The Fountains of Rome

 No one can visit Rome without falling in love with its fountains. In his chapter on the fountains, Edward Hutton traced their origins back to ancient Rome, described their destruction during the Dark Ages, and their revival by the Papacy during the Renaissance. He then took his readers on a walking tour of his favorites.

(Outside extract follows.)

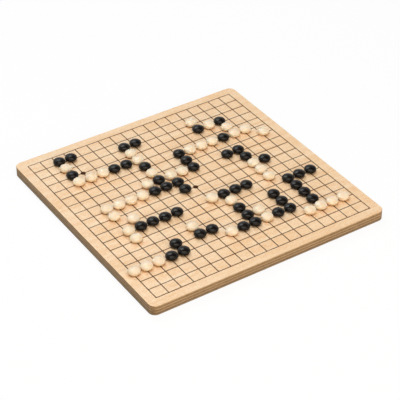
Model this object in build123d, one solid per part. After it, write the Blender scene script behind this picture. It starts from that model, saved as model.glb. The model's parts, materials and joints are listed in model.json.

Horace tells us somewhere that he is the friend of fountains, and, indeed, no true Roman whether of the ancient or the modern world, can ever have been without some sentiment for them, since, in fact, they are the joy of Rome, her voice, as it were, a pleasant and a joyful voice; for no city in Europe is so truly a city of running waters. All day long they waken in the heart some mystery of delight and refreshment; -- the slender jets of water wavering between the cypresses in the shadow, flashing in the sun, splashing among the statues on the cold marble. And their song in the cool, diaphanous mornings of spring is a song of life, of joy, of the brief joy of life…. 

 

 

In the fifteenth century the Popes of the Renaissance, wishing to return to her the leadership of the world, gave her back her waters, and suddenly, in a moment, as though by enchantment, she arose once more out of the wilderness and the ruins, healed and whole at the sound of that song. 

 


Often very early in those spring mornings which are so fair in Rome, or maybe on an autumn evening, under a moon great and golden as the sun, I have wandered through the city of fountains for the sake of their song. It begins with the strange artificial voice of Bernini’s Barcaccia in the Piazza di Spagna, where the Acqua Vergine falls humbly at the feet of Madonna, that gallery of war shooting forth from her guns, not death, but refreshment. Then, as I pass into the silence up the beautiful Scala di Spagna, and turn towards the Pincio, presently, still far off, I hear the most beautiful voice in Rome, the single melody, languid and full of mystery, and all enchantment, of the fountain before the Villa Medici, where, under the primeval ilex, a single jet of water towers like some exquisite slender lily, to droop, to fall in unimagined loveliness into the brimming vase of marble, so admirably simple and in place under these sacred trees, before that lofty villa, which, in some sort, dominates the whole City, and whence one may look across the towers and domes to the Capitol, to S. Peter’s, to the Campagna stretching away to the sea.

 


No other fountain in Rome is at once so simple and so beautiful as this, nor is there another which commands so wide and so majestic a prospect. And yet, if one passes down the slope of the Pincio into the Piazza del Popolo, and so crosses the Ponte Margherita, and passes at last under the height of the Vatican, comes at last into the Piazza di S. Pietro, one finds there…two fountains, quite as beautiful in their way, though truly less simple, singing ever before the threshold of the shrine of the Apostle. Rising in the shape, as it were, of fleurs de lys, the water harmonises perfectly, not only with the fountains themselves, but with the beautiful piazza in which they are so marvelously placed, forming together with it the masterpiece of Bernini. 
 


                                              


We come to the Piazza Navona, where stands the most extraordinary, perhaps of all Bernini’s works, the brilliant but bizarre fountain with its obelisk and statues personifying the four great rivers of the world.




 

It is again to a work of Bernini we come, as, passing on through the City, we stand at last before the fountain of Trevi, which resembles the Acqua Paolina, and which may be heard above all the noise of the piazza. And it is fitting that, since Rome is the city of fountains, to make sure of one’s return to her, it should be necessary to make an offering, not at the grave of Romulus, nor at the shrine of S.Peter, but to the greatest and most famous of her fountains, for it is said, whoever, at the hour of departure, drinks a cup of the water of Trevi and pays for it, has not looked on Rome for the last time. ### 




  

Edward Hutton: Rome, fourth edition, 1922, pp. 318-323.